Бегство в Англию было запасным планом Рамолы с первых дней жизни в Штатах. Она грезила о возвращении домой, когда изнемогала от стресса в университете и медицинском институте, когда вкалывала по восемьдесят часов в неделю в ординатуре, приходя домой такой измотанной, что сил не хватало даже на слезы, во время четырнадцатимесячного безнадежного сожительства с Седриком и их вялых, бесконфликтных отношений, которые не столько распались, сколько постепенно истаяли под спокойными, но непрерывными приливами и отливами жизни, и всякий раз, когда ей давали почувствовать, что она — чужачка, иностранка. Рамола боролась и не сдавалась, доказывая себе и другим, что не спасует, неизменно вела борьбу до победы (по выражению мамы).
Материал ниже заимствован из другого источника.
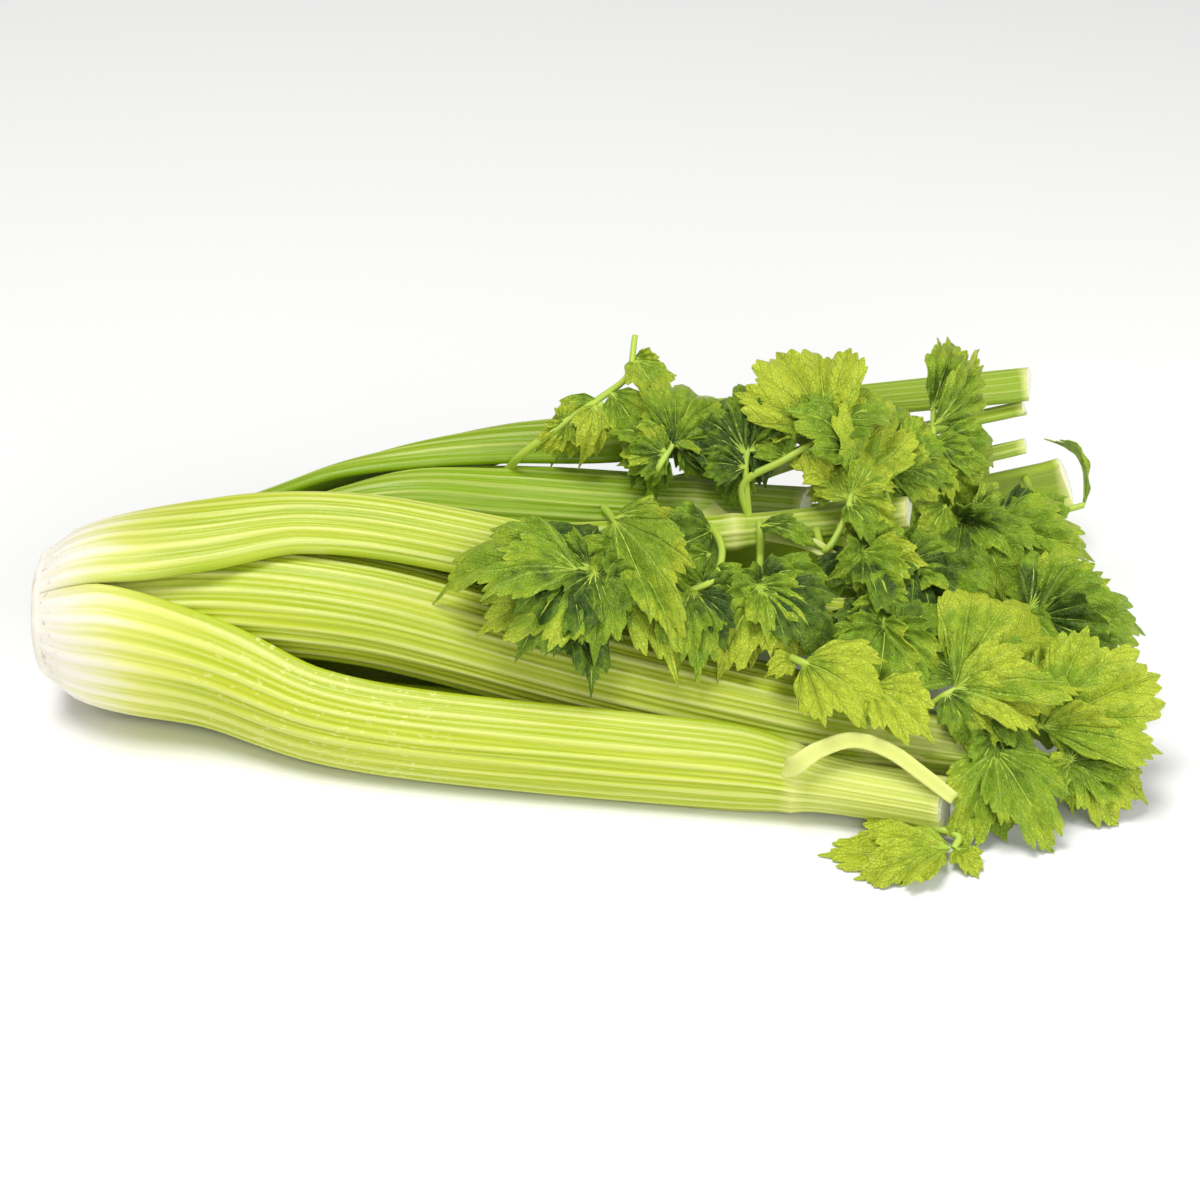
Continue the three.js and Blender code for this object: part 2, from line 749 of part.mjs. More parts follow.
// A leaflet: both faces of the blade triangulated alike, thicker along the midrib and at the side ribs.
function leafletBody(leaf, index, grow) {
  const size = vector(leaf.tip).distanceTo(vector(leaf.foot));
  const at = bladeFrame(leaf, index);
  const half = BLADE / 2 + grow;
  const outline = size < SMALL_SIZE ? SMALL_OUTLINE : LARGE_OUTLINE;
  const inner = outline.filter((ray, i) => i % 2 === 1);
  const spot = ([angle, reach], share, more, rib) => {
    const r = size * reach * share + more;
    const side = r * Math.sin(radians(angle)) * leaf.width;
    return [r * Math.cos(radians(angle)), side, half + (angle === 0 ? rib : 0)];
  };
  const spots = [[-grow, 0, half + MIDRIB]];
  inner.forEach((ray) => spots.push(spot(ray, 0.5, 0, MIDRIB)));
  outline.forEach((ray) => spots.push(spot(ray, 1, grow, 0)));
  const top = spots.map(([a, b, lift]) => at(a, b, lift));
  const bottom = spots.map(([a, b, lift]) => at(a, b, -lift));
  const k = inner.length;
  const m = outline.length;
  const rim = 1 + k;
  const faces = [
    [0, rim, 1],
    [0, k, rim + m - 1],
  ];
  for (let i = 0; i < k; i += 1) {
    const j = rim + 2 * i + 1;
    faces.push([1 + i, j - 1, j], [1 + i, j, j + 1]);
    if (i < k - 1) faces.push([0, 1 + i, 2 + i], [1 + i, j + 1, 2 + i]);
  }
  const count = spots.length;
  const triangles = [];
  faces.forEach(([a, b, c]) => triangles.push(c, b, a, a + count, b + count, c + count));
  const loop = [0];
  for (let i = 0; i < m; i += 1) loop.push(rim + i);
  loop.forEach((a, i) => {
    const b = loop[(i + 1) % loop.length];
    triangles.push(a, b, a + count, b, b + count, a + count);
  });
  return solid(top.concat(bottom), triangles);
}

// A leafy stem with its leaflets, grown together into one body.
function leafyStemBody(spray, grow) {
  const parts = [tube(spray.stem.map(vector), STEM_RADIUS + grow, 1.2 + grow, 4)];
  spray.leaves.forEach((leaf, index) => parts.push(leafletBody(leaf, index, grow)));
  return wasm.Manifold.union(parts);
}

// The crown: the cut disc that carries the sheaths, with the growing point in the middle.
function crownBody(grow) {
  const profile = [
    [0, -2.2],
    [17, -2.2],
    [22, -0.6],
    [24.5, 1.7],
    [2, 1.7],
    [1.6, 24],
    [0, 27],
  ].map(([r, x]) => new THREE.Vector2(r, x));
  const lathe = new THREE.LatheGeometry(profile, 20);
  lathe.rotateZ(-Math.PI / 2);
  lathe.translate(0, 0, AXIS_Z);
  const merged = mergeVertices(lathe.deleteAttribute("normal").deleteAttribute("uv"), 1e-4);
  const points = [];
  const place = merged.attributes.position;
  for (let i = 0; i < place.count; i += 1) points.push(new THREE.Vector3().fromBufferAttribute(place, i));
  return solid(points, [...merged.index.array]);
}

// The largest body left once the neighbours, grown by the gap, and the ground are taken away.
function trimmed(body, neighbours) {
  let left = body;
  const box = body.boundingBox();
  for (const other of neighbours) {
    const near = other.boundingBox();
    const apart = [0, 1, 2].some((i) => near.min[i] > box.max[i] || near.max[i] < box.min[i]);
    if (!apart) left = left.subtract(other);
  }
  left = left.trimByPlane([0, 0, 1], 0);
  const largest = left.decompose().reduce((a, b) => (b.volume() > a.volume() ? b : a));
  return largest.simplify(SHORTEST_EDGE);
}

// A named mesh in the part's frame, its middle over the origin.
function meshOf(name, body, look) {
  const { numProp, vertProperties, triVerts } = body.getMesh();
  const position = [];
  for (const vertex of triVerts) {
    position.push(...vertProperties.subarray(vertex * numProp, vertex * numProp + 3));
  }
  const geometry = new THREE.BufferGeometry();
  geometry.setAttribute("position", new THREE.Float32BufferAttribute(position, 3));
  geometry.translate(-CENTRE_X, -CENTRE_Y, 0);
  geometry.computeVertexNormals();
  const mesh = new THREE.Mesh(geometry, new THREE.MeshStandardMaterial(look));
  mesh.name = name;
  return mesh;
}

const head = new THREE.Group();
head.name = "celery_head";
const neighbours = [crownBody(GAP)];
head.add(meshOf("crown", crownBody(0), CROWN_LOOK));
for (const [name, stalk] of Object.entries(STALKS)) {
  const body = trimmed(stalkBody(stalk, 0), neighbours);
  head.add(meshOf(name, body, STALK_LOOK));
  neighbours.push(stalkBody(stalk, STALK_GAP));
}
for (const [name, spray] of Object.entries(LEAFY_STEMS)) {
  const body = trimmed(leafyStemBody(spray, 0), neighbours);
  head.add(meshOf(name, body, LEAF_LOOK));
  neighbours.push(leafyStemBody(spray, GAP));
}

export default head;
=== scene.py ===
"""A head of celery lying on a pale floor: its crown, its ribbed stalks and the leafy stems on them.

Lengths in the tables are millimetres from the root cut, as a maker would measure them along the head.
"""
import math
from collections import namedtuple

import bmesh
import bpy
import numpy as np
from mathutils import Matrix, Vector


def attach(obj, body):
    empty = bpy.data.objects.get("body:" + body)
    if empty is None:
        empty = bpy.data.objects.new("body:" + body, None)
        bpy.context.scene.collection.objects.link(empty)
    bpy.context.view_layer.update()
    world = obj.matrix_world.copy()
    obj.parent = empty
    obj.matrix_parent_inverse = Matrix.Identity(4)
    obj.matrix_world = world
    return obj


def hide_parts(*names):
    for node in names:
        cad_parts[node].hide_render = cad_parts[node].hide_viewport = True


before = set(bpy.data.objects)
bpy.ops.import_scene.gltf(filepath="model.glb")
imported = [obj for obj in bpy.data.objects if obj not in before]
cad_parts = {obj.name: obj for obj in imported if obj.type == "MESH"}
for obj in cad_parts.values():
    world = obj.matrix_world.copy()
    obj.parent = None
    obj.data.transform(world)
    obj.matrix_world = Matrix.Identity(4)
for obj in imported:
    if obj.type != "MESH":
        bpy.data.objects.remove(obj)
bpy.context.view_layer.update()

bl_info = {
    "name": "Head of Celery",
    "version": (1, 0, 0),
    "blender": (4, 5, 0),
    "location": "3D View > Sidebar > Celery",
    "description": "Builds a head of celery with ribbed stalks and serrated leaves",
    "category": "Object",
}

MM = 0.001
CENTRE = (198.4, 1.0, 0.0)  # the middle of the head, measured from the root cut
AXIS_HEIGHT = 36.0  # height of the head's own axis at the root
FREE_ANGLE = 70.0  # half angle of a stalk's curved back where it is free
END_ANGLE = 82.0  # half angle past the joint, where the stalk is nearly round
WALL = 8.5  # thickness in the middle of a stalk's back
EDGE_SHARE = 0.45  # thickness at the edges, as a share of the middle
CUT_LEAN = np.array([0, -0.42, 0.28])  # how the knife leant: an end's front and top are cut shorter
CUT_RUN = 14  # length over which a cut end takes on that lean
OPEN_X, FREE_X = 60, 97  # where the sheaths open, and where a stalk is wholly free
EASE_START, EASE_RUN = 20, 60  # where stalks begin to follow their own path, and over what length
BEFORE_JOINT, PAST_JOINT = 22, 10  # how far from its joint a stalk starts and ends to narrow
SWELL_RUN = 3.5  # half length of the ring at a joint
LIP_SHARES = (0.25, 0.5, 0.75)  # places of the points round a stalk's edge, in shares of a half turn
RIB_FADE = 0.07  # share of a stalk's half back over which its ribs fade out at the edge

# Where the sheaths wrap round the axis: outer radius at three stations, half angle and thickness.
SHEATH_X = (2, 12, 28)
SHEATHS = {
    "outer": ((24.0, 31.5, 36.5), 56, 7.0),
    "second": ((17.5, 23.5, 28.6), 54, 6.6),
    "third": ((11.5, 16.5, 21.2), 52, 6.0),
    "heart": ((6.5, 10.5, 14.4), 50, 5.0),
}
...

Однако малая, но отчетливая часть ее естества всегда находила утешение в подробных фантазиях о возвращении домой: самолет садится в Гатвике, поездом до вокзала Виктория, подземкой до Кингс-Кросса, потом другим поездом через маленькие городки и разбухающие большие города, прибытие в Ньюкасл, сорок минут на метро до Саут-Шилдс, две минуты пешком (чемодан на колесиках постоянно заваливается на левую сторону), день теплый и солнечный, хотя теплые, солнечные дни бывают на севере Англии редко, а вот и знакомый дом, стиснутый с обеих сторон другими домами, с камышовой кровлей, кирпичными стенами и белыми шпалерами, она проходит через сад к черному входу, оттуда — на кухню, чтобы подсесть к маме и папе за до смешного маленький столик, накрытый уродливой желтой клеенкой. Родители смотрят поверх очков для чтения и улыбаются тихой узнающей улыбкой. Последняя сцена настолько жива в воображении, что в молодости Рамола даже тешила себя мыслью, что возвращение домой действительно произошло в параллельной вселенной. Как бы ни были безопасны и утешительны эти грезы, они наполняют душу Рамолы меланхолией, страхом перед неизбежностью смерти — как если бы, позволив себе грезить наяву, она слишком быстро приблизит будущее, в котором она и родители прирастут к столику на кухне и будут за ним чахнуть, пока три стула не опустеют один за другим. По этой причине она твердо решила никогда не возвращаться домой, и пусть финансовый напряг и все остальное катится к черту.